- [Direction]: Print exactly what the entries say, line by line, from the first line down to the one with "return spot(RELIEF_SHARE) +", inclusive.

Start of Source data

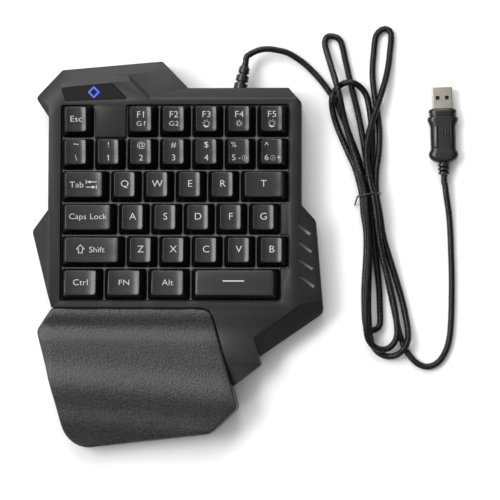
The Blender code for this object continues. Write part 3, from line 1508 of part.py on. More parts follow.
def relief_tip():
    """The place where the cord leaves the strain relief, and its way there."""
    way = Vector((-math.sin(RELIEF_LEAN), math.cos(RELIEF_LEAN)))
    return spot(RELIEF_SHARE) + way * (RELIEF_LENGTH + CORD_JOINT_GAP), way


def main():
    clear_scene()
    parts = make_collection("gaming_keypad", hidden=False)
    helpers = make_collection("helpers", hidden=True)
    make_top_cover(parts, helpers)
    make_bottom_cover(parts, helpers)
    make_palm_rest(parts, helpers)
    make_badge_window(parts)
    make_keys(parts, helpers)
    make_key_frame(parts, helpers)
    make_sheets(parts, helpers)
    make_board(parts, helpers)
    make_screws(parts, helpers)
    make_feet(parts)
    make_strain_relief(parts, helpers)
    make_cord(parts)
    make_twist_tie(parts, helpers)
    make_overmould(parts, helpers)
    make_shell(parts, helpers)


main()
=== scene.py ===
"""Looks of a one-handed gaming keypad: shell, keys, palm rest, tied cord and plug.

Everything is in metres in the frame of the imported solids: +X to the right of the
keypad, +Y to its back edge, and +Z up from the table.
"""

import json
import logging
import math
from collections.abc import Callable, Iterable, Iterator, Sequence
from contextlib import contextmanager
from dataclasses import dataclass, field
from enum import Enum

import bmesh
import bpy
import numpy as np
from mathutils import Matrix, Vector


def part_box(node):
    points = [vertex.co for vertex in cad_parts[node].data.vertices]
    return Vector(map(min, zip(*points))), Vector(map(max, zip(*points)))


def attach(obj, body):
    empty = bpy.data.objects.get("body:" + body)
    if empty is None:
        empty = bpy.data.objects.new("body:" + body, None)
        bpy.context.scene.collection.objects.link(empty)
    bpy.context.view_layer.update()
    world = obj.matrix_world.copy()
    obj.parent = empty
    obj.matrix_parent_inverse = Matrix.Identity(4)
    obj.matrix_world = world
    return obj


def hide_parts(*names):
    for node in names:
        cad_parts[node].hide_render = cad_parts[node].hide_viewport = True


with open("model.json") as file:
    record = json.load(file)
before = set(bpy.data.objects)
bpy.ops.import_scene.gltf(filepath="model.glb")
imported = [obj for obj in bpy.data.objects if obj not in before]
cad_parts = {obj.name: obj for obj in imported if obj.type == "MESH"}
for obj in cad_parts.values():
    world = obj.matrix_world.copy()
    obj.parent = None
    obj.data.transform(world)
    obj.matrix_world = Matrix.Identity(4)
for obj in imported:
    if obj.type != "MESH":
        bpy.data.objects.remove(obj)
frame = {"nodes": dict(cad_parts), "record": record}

LOG = logging.getLogger("gaming_keypad")
CASE = "case"
MM = 0.001
WELD = 0.00002
FINE_WELD = WELD / 10

# How far a cutter stands past what it cuts.
OVERRUN = MM

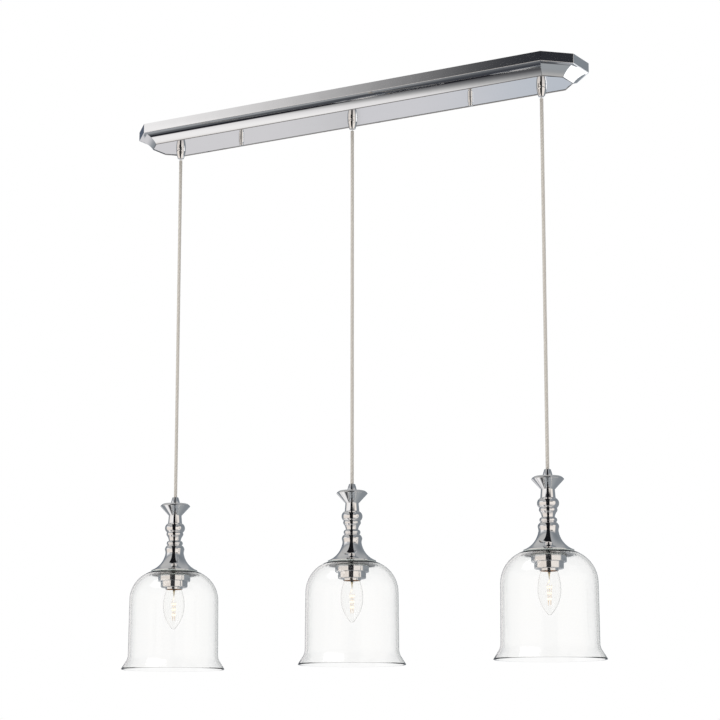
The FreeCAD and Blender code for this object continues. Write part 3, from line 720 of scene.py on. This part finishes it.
# %% Lamp holder
HOLDER_MOUTH = CUP_BOTTOM - 2.8
HOLDER_STEP = HOLDER_MOUTH + 11.0
HOLDER_FLOOR = -700.1
HOLDER_TOP = -696.9
COLLAR_TOP = -693.7
PLATED_FROM = 12.4
holder = spun(
    trace(
        (0, HOLDER_TOP),
        (TUBE_HOLE, HOLDER_TOP),
        (TUBE_HOLE, COLLAR_TOP),
        (8.0, COLLAR_TOP),
        (8.0, HOLDER_TOP),
        (13.0, HOLDER_TOP),
        (13.0, HOLDER_MOUTH),
        (11.9, HOLDER_MOUTH),
        (11.9, HOLDER_STEP),
        (6.9, HOLDER_STEP),
        (6.9, HOLDER_FLOOR),
        (0, HOLDER_FLOOR),
    )
)
for face in holder.faces:
    if face.calc_center_median().xy.length > PLATED_FROM * MM:
        face.material_index = 1
hang_three(
    "plated_holder",
    mesh_of("plated_holder", holder, BROWN, CHROME),
    "pendant",
    "brown_plastic",
    "lamp_holder",
)

# %% [markdown]
# The screw shell is rolled brass, so its wall follows the thread in soft waves. A true screw would
# be a spin with a rise, but its two ends would stay open, and from below it looks the same as a
# stack of waves.

# %% Contacts and bulb base
THREAD_PITCH = 2.5
BULB_TOP = -716.6
BULB_SEAT = -701.0
THREAD_TOP = BULB_SEAT - 3.4


def waves(radius, top, bottom, depth):
    """Thread waves down a wall, with crests that stand in from the given radius by a depth."""
    turns = round((top - bottom) / THREAD_PITCH)
    half = (top - bottom) / turns / 2
    swell = depth * 0.45
    steps = []
    for turn in range(turns):
        start = top - (top - bottom) * turn / turns
        steps += [(radius - depth, start - half, swell), (radius, start - 2 * half, -swell)]
    return steps


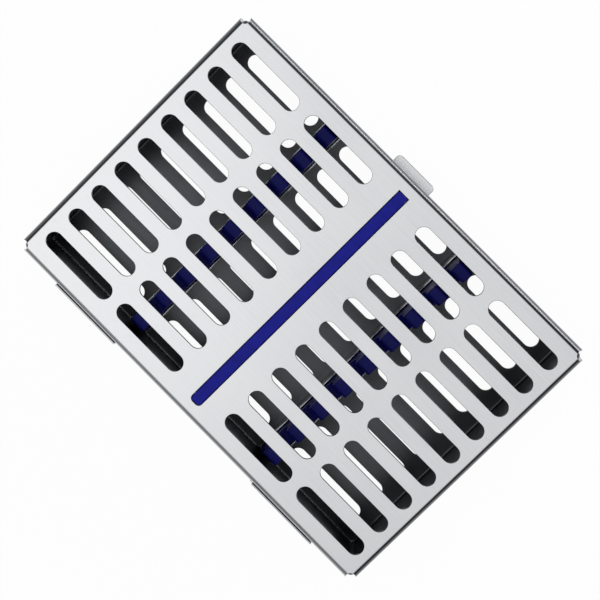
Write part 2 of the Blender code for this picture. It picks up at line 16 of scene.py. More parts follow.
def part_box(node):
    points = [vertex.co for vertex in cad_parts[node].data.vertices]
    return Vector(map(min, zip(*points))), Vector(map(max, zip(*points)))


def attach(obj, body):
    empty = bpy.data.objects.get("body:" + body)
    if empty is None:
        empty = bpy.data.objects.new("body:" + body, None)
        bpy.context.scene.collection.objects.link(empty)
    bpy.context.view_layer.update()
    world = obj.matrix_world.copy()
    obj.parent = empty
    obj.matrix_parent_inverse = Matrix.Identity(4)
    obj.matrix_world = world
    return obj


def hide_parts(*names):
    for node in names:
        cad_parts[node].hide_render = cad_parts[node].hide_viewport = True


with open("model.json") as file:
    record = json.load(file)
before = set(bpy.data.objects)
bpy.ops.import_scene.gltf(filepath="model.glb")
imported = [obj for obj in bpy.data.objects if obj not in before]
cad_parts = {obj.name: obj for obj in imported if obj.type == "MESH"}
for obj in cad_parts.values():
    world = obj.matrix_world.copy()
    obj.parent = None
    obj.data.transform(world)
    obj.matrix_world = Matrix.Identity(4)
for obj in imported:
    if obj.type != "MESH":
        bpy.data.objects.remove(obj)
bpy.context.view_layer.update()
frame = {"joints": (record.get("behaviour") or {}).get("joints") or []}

End of Source data

- [Solution]:
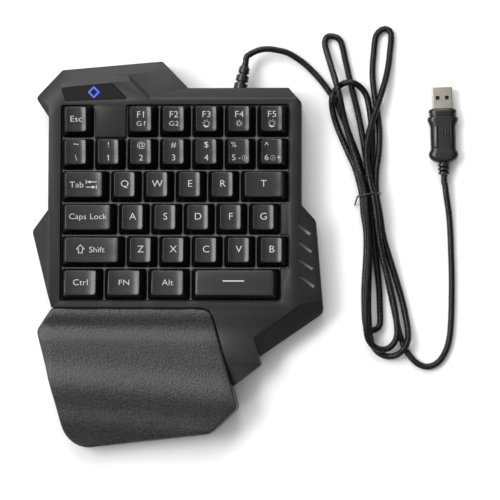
The Blender code for this object continues. Write part 3, from line 1508 of part.py on. More parts follow.
def relief_tip():
    """The place where the cord leaves the strain relief, and its way there."""
    way = Vector((-math.sin(RELIEF_LEAN), math.cos(RELIEF_LEAN)))
    return spot(RELIEF_SHARE) + way * (RELIEF_LENGTH + CORD_JOINT_GAP), way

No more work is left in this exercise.